Other questions at stake: Does Proposition 8 constitute an amendment or a revision of the state Constitution (state legislature approval is required before significant revisions to the Constitution can go to the ballot)? And if the ballot measure stands, what would be the status of some 18,000 same-sex marriages already performed?
"The fundamental question that the court has to answer is just how far can the initiative process be used to change the California constitution and can it literally be used to take away any rights, no matter how fundamental," says David Cruz, professor of law at the University of Southern California (USC), Los Angeles, and a constitutional law expert.
The seven justices heard arguments in favor of overturning the measure from gay rights advocates as well as state attorney Jerry Brown's office, and from Pepperdine University Law School dean Kenneth Starr among others in favor of letting it stand.

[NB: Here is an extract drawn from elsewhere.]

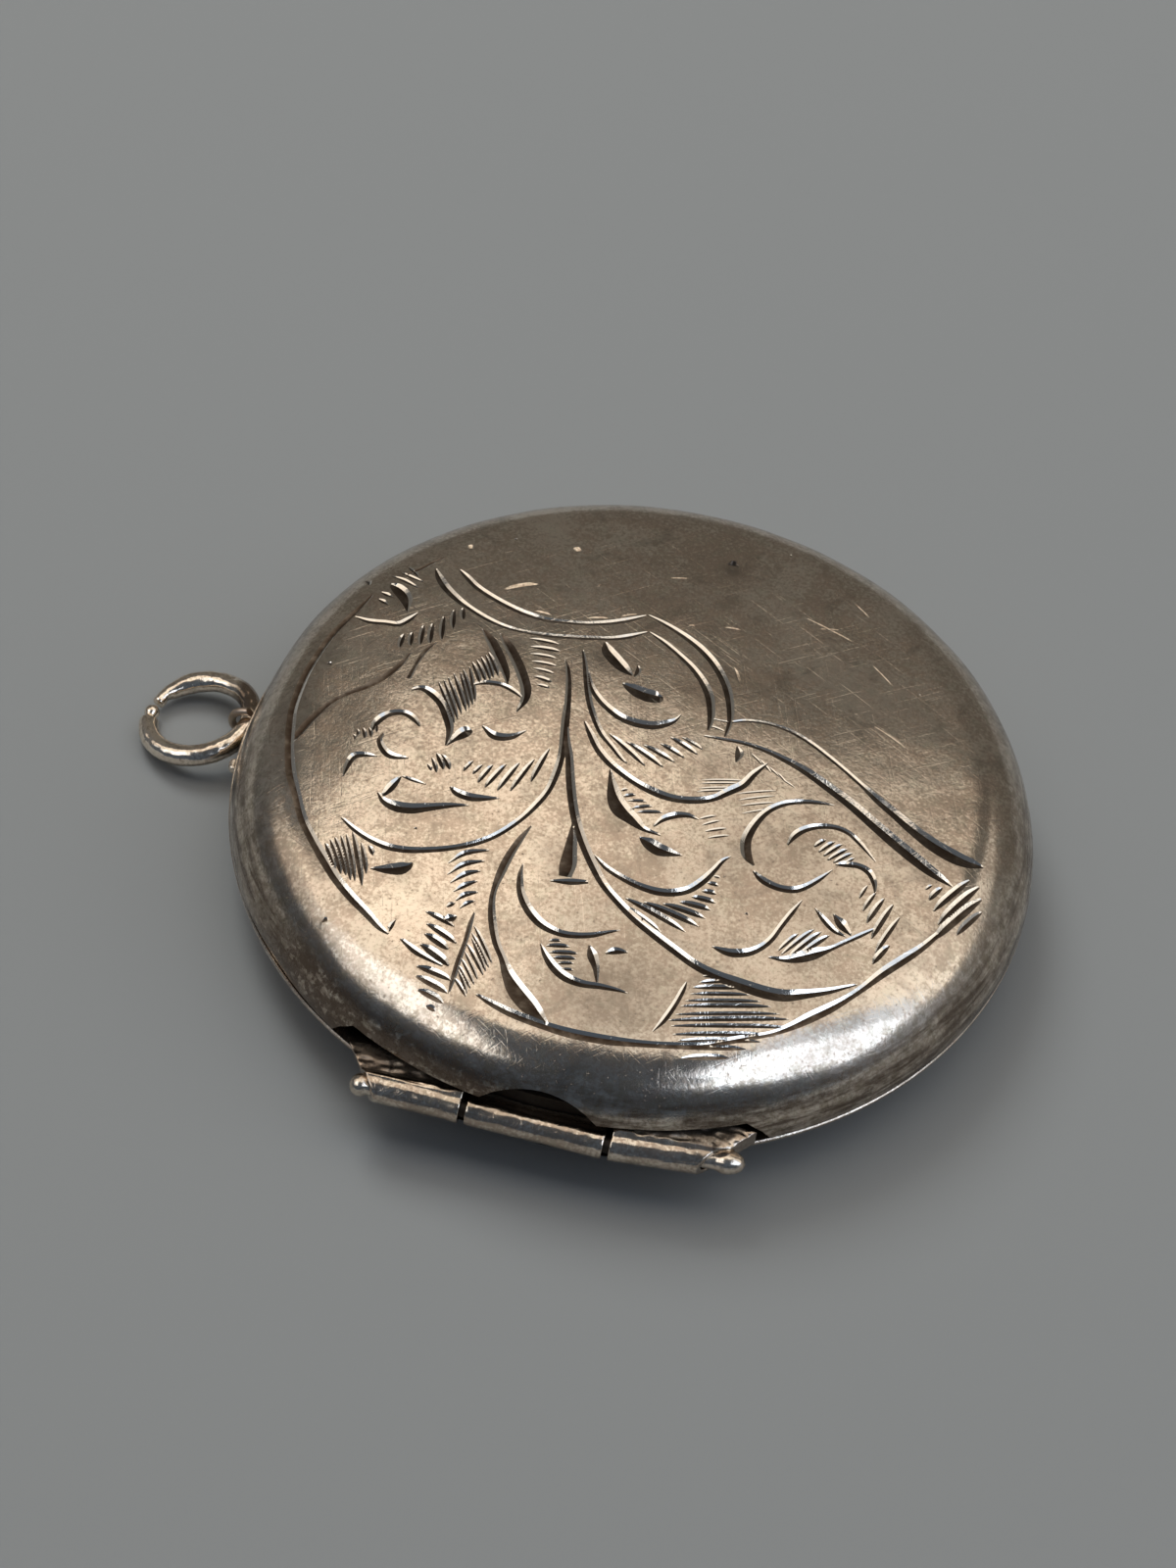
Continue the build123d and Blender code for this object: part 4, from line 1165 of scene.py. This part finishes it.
class Surface(Nodes):
    """A material with one shader, whose colour and roughness are built up step by step."""

    def __init__(self, name, colour, roughness, metallic=0.0):
        self.material = bpy.data.materials.new(name)
        self.material.use_nodes = True
        super().__init__(self.material.node_tree)
        self.tree.nodes.clear()
        self.shader = self.add("ShaderNodeBsdfPrincipled")
        output = self.add("ShaderNodeOutputMaterial")
        self.link(self.shader.outputs[0], output.inputs[0])
        self.place = self.add("ShaderNodeTexCoord").outputs["Object"]
        self.shader.inputs["Metallic"].default_value = metallic
        self.colour = colour
        self.roughness = roughness

    def finish(self, normal=None):
        """Links the colour, roughness and normal to the shader and returns the material."""
        self.feed(self.shader.inputs["Base Color"], self.colour)
        self.feed(self.shader.inputs["Roughness"], self.roughness)
        if normal is not None:
            self.link(normal, self.shader.inputs["Normal"])
        return self.material

    def paint(self, where, strength, colour):
        """Covers the colour so far with another one, where a value says and this strongly."""
        self.colour = self.mix(self.math("MULTIPLY", where, strength), self.colour, colour)

    def roughen(self, where, amount):
        """Adds to the roughness, where a value says."""
        more = self.math("MULTIPLY", where, amount)
        self.roughness = self.math("ADD", more, self.roughness)

    def attribute(self, name):
        node = self.add("ShaderNodeAttribute")
        node.attribute_name = name
        return node.outputs["Fac"]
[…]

The state attorney's office asked the court to invalidate the measure on the ground that certain fundamental rights, including the right to marry, are inalienable, and cannot be put up for a popular vote.
Mr. Starr, the former US independent counsel who headed an investigation that led to former President Bill Clinton's impeachment, argued that Proposition 8 doesn't revise the constitution or allow a majority to take rights away from same-sex couples because it leaves intact California's domestic partner laws.
Californians "will no doubt continue to debate the issue in terms of inalienable rights, justice, tradition and social welfare," Starr said. However, "the judiciary no longer has a role in determining the definition of marriage."
The justices challenged both sides.
"Proposition 8 only deprives same-sex couples of the nomenclature," said Associate Justice Kathryn Werdegard. "Why is that a revision rather than a mere amendment?"